Koptekst overslaan
Help
 

Een uitgesteld afdrukbestand afdrukken

De volgende procedure beschrijft hoe een uitgesteld afdrukbestand met het PCL 5e/6-printerstuurprogramma afgedrukt kan worden.

Belangrijk

  • Toepassingen met een eigen stuurprogramma, zoals PageMaker, ondersteunen deze functie niet.

1Configureer het uitgestelde afdrukbestand in de eigenschappen van het printerstuurprogramma.

Zie de Helpfunctie van de printerstuurprogramma's voor meer informatie over de configuratie van de printerstuurprogramma's.

2Klik op [Details...] en voer een gebruiker-ID in bij [Gebruiker-ID:] of [Gebruikers-ID invoeren:].

U kunt uw log-in gebruikersnaam gebruiken als een gebruiker-ID wanneer u [Windows log-in naam] selecteert in het vak [Gebruiker-ID:] in het PCL 6-printerstuurprogramma.

U kunt desgewenst ook een bestandsnaam invoeren.

3Klik op [OK] om [Details...] te sluiten en klik vervolgens op [OK] om het dialoogvenster eigenschappen van het printerstuurprogramma te sluiten.

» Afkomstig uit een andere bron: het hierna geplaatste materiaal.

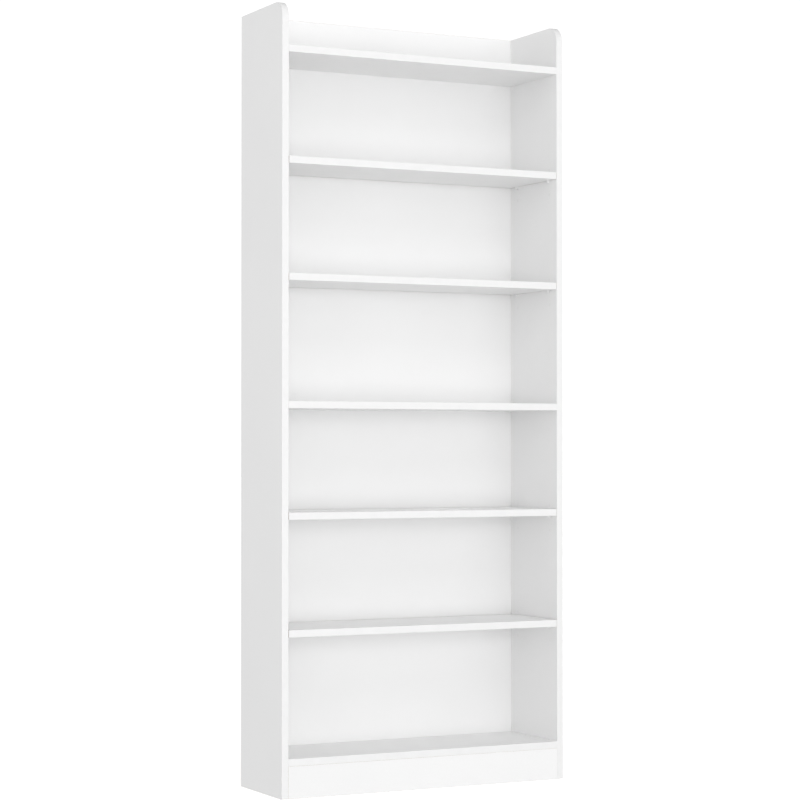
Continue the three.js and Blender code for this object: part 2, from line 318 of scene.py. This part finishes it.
def make_chipboard():
    """The raw core: pressed flakes of two sizes in a paler binder, with painted shade darkening the
    hollows between the flakes.
    """
    finish = Finish("raw_chipboard")
    flakes = finish.cells(520, (1, 1, 1.6), "Color")
    gaps = finish.cells(310, (1, 1, 1.4))
    tone = finish.node("ShaderNodeRGBToBW", {}, {"Color": flakes})
    straw = finish.ramp(
        tone,
        (0.1, (0.33, 0.22, 0.12)),
        (0.45, (0.55, 0.41, 0.26)),
        (0.9, (0.72, 0.58, 0.40)),
    )
    # Painted shade: the hollows between the flakes are darkened in colour as well as sunk in the bump.
    shaded_hollow = finish.between(gaps, 0.45, 0.85)
    finish.set(
        base_color=finish.mix(shaded_hollow * 0.6, straw, (0.16, 0.10, 0.06, 1)),
        roughness=0.86,
        normal=finish.bump(tone - shaded_hollow, 0.0003, 0.7),
    )
    return finish.material


def make_back_face(level):
    """White printed foil on thin fibreboard, with the board's faint print-through."""
    finish = Finish("white_back_foil")
    cloud = finish.noise(2.6, 3.0)
    fibre = finish.noise(700, 3.0, 0.65)
    white = finish.ramp(cloud, (0.3, grey(level - 0.015)), (0.7, grey(level + 0.01)))
    finish.set(
        base_color=white,
        roughness=0.5 + cloud * 0.08,
        normal=finish.bump(fibre, 0.00005, 0.35),
    )
    return finish.material


def make_hardboard():
    """The bare brown rear of the back: felted fibres, darker bundles and pale dust."""
    finish = Finish("raw_hardboard")
    felt = finish.noise(210, 5.0, 0.7)
    bundles = finish.noise(60, 4.0, 0.6, (1, 1, 5))
    cloud = finish.noise(2.2, 2.0)
    brown = finish.ramp(
        felt * 0.6 + cloud * 0.4,
        (0.32, (0.245, 0.150, 0.082)),
        (0.5, (0.335, 0.215, 0.125)),
        (0.68, (0.425, 0.290, 0.180)),
    )
    dark = finish.between(bundles, 0.60, 0.72)
    finish.set(
        base_color=finish.mix(dark * 0.45, brown, (0.15, 0.085, 0.045, 1)),
        roughness=0.72 + felt * 0.16,
        normal=finish.bump(felt + bundles * 0.4, 0.00012, 0.6),
    )
    return finish.material


def make_coated_steel():
    """White powder coat on pressed steel: fine orange peel, thin and grey where it rubs."""
    finish = Finish("white_coated_steel")
    peel = finish.noise(1100, 2.0)
    rubbed = finish.between(finish.noise(320, 3.0, 0.6), 0.60, 0.72)
    finish.set(
        base_color=finish.mix(rubbed * 0.35, rgba(grey(0.84)), (0.60, 0.60, 0.61, 1)),
        roughness=0.34 + peel * 0.1 + rubbed * 0.15,
        normal=finish.bump(peel, 0.00004, 0.4),
    )
    return finish.material


def make_cap_plastic():
    """Moulded white caps: satin, with a faint swirl from the mould."""
    finish = Finish("white_cap_plastic")
    swirl = finish.noise(240, 3.0, 0.6)
    finish.set(
        base_color=finish.ramp(swirl, (0.3, grey(0.815)), (0.7, grey(0.845))),
        roughness=0.42 + swirl * 0.08,
        normal=finish.bump(swirl, 0.00003, 0.3),
    )
    return finish.material


def make_metal(name, colour, roughness, grain, cast=0.0):
    """Plated or cast metal: fine grain, cloudy plating and rubbed spots."""
    finish = Finish(name)
    fine = finish.noise(grain, 3.0, 0.6)
    cloud = finish.noise(170, 4.0, 0.6)
    dull = tuple(c * 0.86 for c in colour)
    finish.set(
        base_color=finish.mix(finish.between(cloud, 0.35, 0.75), rgba(colour), rgba(dull)),
        metallic=1.0,
        roughness=roughness + cloud * 0.12,
        normal=finish.bump(fine, 0.00002 + cast, 0.4),
    )
    return finish.material


def make_beech():
    """Bare beech, with its short dark flecks along the grain."""
    finish = Finish("beech")
    grain = finish.noise(240, 4.0, 0.6, (0.12, 1, 1))
    fleck = finish.between(finish.noise(900, 1.0, 0.5, (0.1, 1, 1)), 0.62, 0.7)
    wood = finish.ramp(grain, (0.3, (0.47, 0.30, 0.16)), (0.7, (0.64, 0.46, 0.28)))
    finish.set(
        base_color=finish.mix(fleck * 0.5, wood, (0.30, 0.17, 0.09, 1)),
        roughness=0.7,
        normal=finish.bump(grain, 0.0001, 0.5),
    )
    return finish.material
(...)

4Begin met afdrukken vanuit het dialoogvenster [Afdrukken] van de toepassing.

De uitgestelde afdruktaak wordt naar het apparaat gestuurd en opgeslagen.

5Druk op het bedieningspaneel van het apparaat op de knop [Printer] om het printerscherm weer te geven.

6Druk op [Afdruktaken].

Schermafbeelding bedieningspaneel

7Druk op [Lijst uitgest. afdr.tk].

Schermafbeelding bedieningspaneel

Er wordt een lijst met uitgestelde afdrukbestanden die opgeslagen op het apparaat zijn, weergegeven.

Sommige afdruktaken worden, afhankelijk van de beveiligingsinstellingen, mogelijk niet weergegeven.

8Selecteer het afdrukbestand dat u wilt controleren en druk vervolgens op [Afdrukken].

Schermafbeelding bedieningspaneel

Het bevestigingsscherm verschijnt.

9Druk op [Ja].

Het uitgestelde afdrukbestand wordt afgedrukt.

Opmerking

  • Als u het afdrukken wilt annuleren moet u op [Nee] drukken in stap 9.

  • Nadat het afdrukken is voltooid, wordt het opgeslagen bestand verwijderd.

  • Om het afdrukken te stoppen nadat het werd gestart, drukt u op [Afsluiten] tot het printerscherm wordt geopend. Druk vervolgens op [Taak reset]. Het bestand wordt dan verwijderd.

  • Als u meerdere bestanden selecteert, laat het bevestigingsscherm het totaal aantal af te drukken bestanden zien.

  • Zie de Helpfunctie van het printerstuurprogramma voor meer informatie over het instellen van printerstuurprogramma.

  • U kunt een uitgestelde afdruktaak ook met Web Image Monitor afdrukken of verwijderen. Zie de helpfunctie van Web Image Monitor voor meer informatie.